Study finds they miss patients' cues about fears of well-being, even death
MONDAY, Sept. 22 (HealthDay News) -- Doctors are missing their cues when it comes to opportunities to empathize with the plight of their cancer patients, a new study suggests.
While doctors are able to address such concerns as medication issues, missed appointments, or pain, they tended to skirt "existential" issues, such as questions dealing with life and death, which are of paramount importance to most patients, the study authors said.
"Physicians only responded to 10 percent of empathic opportunities and, when patients raised existential concerns, physicians tended to shift more to biomedical responses," said study author Dr. Diane Morse, an assistant professor of medicine and psychiatry at the University of Rochester Medical Center, in New York. "Physicians had trouble addressing the bulk of concerns, which were about patient fears, concerns about death or dying, or worsening conditions."
Yet this may be the most important point of intersection between a doctor and his or her patient.
"The relationship between a patient and a physician is more than just the delivery of a diagnosis or a treatment plan," said Dr. Arthur Frankel, a professor of medicine at the Texas A&M Health Science Center College of Medicine. "Basically, for cancer care, if you're not able to form a close tie with your patient and improve their quality of life, then there's a real question as to what you are doing.

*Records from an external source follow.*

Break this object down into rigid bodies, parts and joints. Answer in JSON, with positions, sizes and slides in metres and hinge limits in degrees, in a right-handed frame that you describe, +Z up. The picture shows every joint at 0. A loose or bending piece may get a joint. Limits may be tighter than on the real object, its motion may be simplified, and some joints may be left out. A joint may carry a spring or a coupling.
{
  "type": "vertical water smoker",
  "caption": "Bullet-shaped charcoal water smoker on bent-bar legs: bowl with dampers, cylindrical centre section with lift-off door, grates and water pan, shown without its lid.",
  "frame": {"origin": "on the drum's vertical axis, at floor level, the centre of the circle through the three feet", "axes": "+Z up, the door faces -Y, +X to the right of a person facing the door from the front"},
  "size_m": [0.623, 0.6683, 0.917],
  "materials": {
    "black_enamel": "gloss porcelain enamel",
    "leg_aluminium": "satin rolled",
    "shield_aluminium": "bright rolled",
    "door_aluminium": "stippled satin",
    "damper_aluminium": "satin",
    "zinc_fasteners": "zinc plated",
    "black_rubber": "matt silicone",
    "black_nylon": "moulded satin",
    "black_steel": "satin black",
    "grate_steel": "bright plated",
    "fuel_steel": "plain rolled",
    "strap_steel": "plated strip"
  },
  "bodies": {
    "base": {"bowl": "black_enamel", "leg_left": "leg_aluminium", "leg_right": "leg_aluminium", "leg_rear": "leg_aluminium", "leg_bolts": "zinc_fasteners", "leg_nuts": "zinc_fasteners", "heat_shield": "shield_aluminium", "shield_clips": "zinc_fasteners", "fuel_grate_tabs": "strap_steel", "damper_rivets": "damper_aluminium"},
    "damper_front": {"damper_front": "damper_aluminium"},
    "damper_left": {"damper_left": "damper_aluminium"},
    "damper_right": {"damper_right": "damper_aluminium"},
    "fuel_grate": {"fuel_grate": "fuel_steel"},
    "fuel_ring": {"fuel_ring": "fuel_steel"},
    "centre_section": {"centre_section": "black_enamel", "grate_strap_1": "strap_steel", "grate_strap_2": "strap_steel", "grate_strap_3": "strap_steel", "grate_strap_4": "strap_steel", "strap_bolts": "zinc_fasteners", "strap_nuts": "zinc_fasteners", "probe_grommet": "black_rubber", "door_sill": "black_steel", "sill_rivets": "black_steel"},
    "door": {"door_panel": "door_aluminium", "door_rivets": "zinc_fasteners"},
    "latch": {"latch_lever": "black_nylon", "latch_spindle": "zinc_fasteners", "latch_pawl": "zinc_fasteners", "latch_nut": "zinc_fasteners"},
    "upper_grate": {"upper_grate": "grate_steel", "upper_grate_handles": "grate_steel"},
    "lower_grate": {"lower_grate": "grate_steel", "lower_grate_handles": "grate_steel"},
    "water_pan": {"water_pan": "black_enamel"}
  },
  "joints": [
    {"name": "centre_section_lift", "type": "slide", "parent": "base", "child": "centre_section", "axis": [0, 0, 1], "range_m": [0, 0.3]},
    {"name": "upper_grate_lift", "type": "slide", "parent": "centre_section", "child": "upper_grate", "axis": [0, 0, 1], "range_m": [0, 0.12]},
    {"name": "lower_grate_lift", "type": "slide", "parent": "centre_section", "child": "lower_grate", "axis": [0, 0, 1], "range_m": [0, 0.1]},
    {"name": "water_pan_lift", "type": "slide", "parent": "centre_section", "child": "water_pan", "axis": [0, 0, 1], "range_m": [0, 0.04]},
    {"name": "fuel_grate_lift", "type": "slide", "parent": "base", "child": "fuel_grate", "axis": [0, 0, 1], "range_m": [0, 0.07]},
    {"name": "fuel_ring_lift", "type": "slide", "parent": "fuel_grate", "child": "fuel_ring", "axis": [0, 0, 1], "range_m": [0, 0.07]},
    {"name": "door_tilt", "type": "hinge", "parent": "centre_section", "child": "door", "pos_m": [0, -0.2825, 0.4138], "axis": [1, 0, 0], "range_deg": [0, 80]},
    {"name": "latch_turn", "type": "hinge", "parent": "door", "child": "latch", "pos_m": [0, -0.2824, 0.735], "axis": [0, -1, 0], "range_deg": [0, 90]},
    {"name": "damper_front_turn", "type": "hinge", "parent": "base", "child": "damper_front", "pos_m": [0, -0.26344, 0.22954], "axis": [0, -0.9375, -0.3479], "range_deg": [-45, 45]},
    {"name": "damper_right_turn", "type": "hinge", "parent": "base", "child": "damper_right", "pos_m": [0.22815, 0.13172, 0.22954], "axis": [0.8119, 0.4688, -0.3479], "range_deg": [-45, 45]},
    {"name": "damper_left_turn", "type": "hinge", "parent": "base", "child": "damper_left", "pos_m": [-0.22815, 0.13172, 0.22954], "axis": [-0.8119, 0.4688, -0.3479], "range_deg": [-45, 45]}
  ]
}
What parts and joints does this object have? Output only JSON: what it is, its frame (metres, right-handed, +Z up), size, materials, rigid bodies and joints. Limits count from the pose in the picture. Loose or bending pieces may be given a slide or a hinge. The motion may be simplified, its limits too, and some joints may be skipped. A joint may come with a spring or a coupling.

"We can hopefully, at times, make suggestions or do things with patients that may buy some time and, in some cases, long-term remissions. But, by and large, the major job of an oncologist is to bond with the patient and the patient's family and help them with a crisis," added Frankel, who's also director of the Cancer Center, Cancer Research Institute and Division of Hematology/Oncology at Scott & White Hospital in Temple, Texas.